Oh, look at that. I made a funny.

Initially they decided to have a courthouse wedding. And guess what - when you have a courthouse wedding in Missouri it's by a minister -- double score for the groom's parents!

Only, not so much. Apparently that isn't good enough.

So last week - with less than two weeks to go - my friends moved it to a chapel. Which requires a fancy dress for her, a fancy dress for me, hiring a photographer and (good lord) now renting tuxes for the dudes.

Saturday night we went frantically shopping and managed to find me a dress. That fits. Only issue - they didn't have it in truffle. So they called another store, had me buy it and it'd be shipped to me in a matter of days.

Well, I got the dress yesterday. Took it out of the box and... it's the wrong damn dress. This thing is backless down past my asscrack and has ruffles on my boobs. RUFFLES ON MY BOOBS. So not only would I either be looking like the most gigantic piece of chocolate ever created or I'd be looking like a piece of poop with bright pink panties.

Breathing into a paper bag brought me out of my hysterics and supposedly the store is now re-shipping the proper dress to me.

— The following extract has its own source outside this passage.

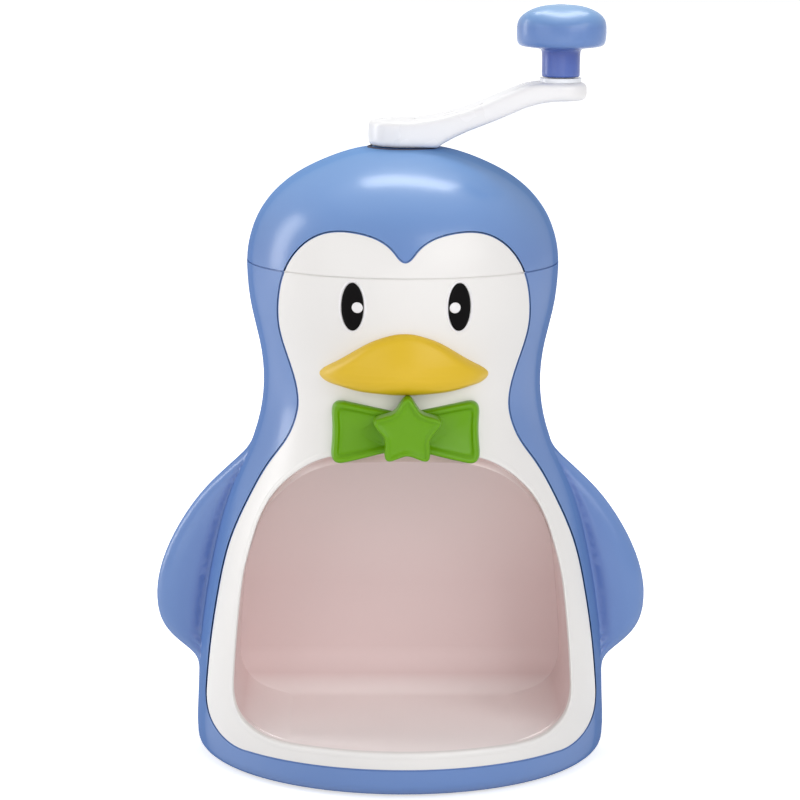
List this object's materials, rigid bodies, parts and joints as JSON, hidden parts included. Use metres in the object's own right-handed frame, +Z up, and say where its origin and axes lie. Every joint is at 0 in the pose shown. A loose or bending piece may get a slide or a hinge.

The shit you do for friends.

green week! teacups on the piano (yes, that's where they live), a gift from my mother-in-law

Monday, March 02, 2009

I've Been Roaming Around

There's nothing like waking up at 2 am to vomiting children to make one realize holyfuckingshit, I'm selfish and like sleep.

Amen.

The boys are finally on the mend (as am I, after CATCHING IT FROM THEM, another instance of selfishness in which I didn't want any of that crap, thanks for thinkin' of me though) and it's back to the daily grind of listening to Griffin bitch about doing homework.

Dude, just wait until you're in high school. You'll be totally fucked.

I'm gonna try to participate in Emily's Green Week this week and I say try because I'm lazy and don't post everyday (need to get better at that).


venus fly trap, which I would totally call Audrey II but it won't sing Feed Me


Fingers crossed for a good week and retiring the vomit bucket.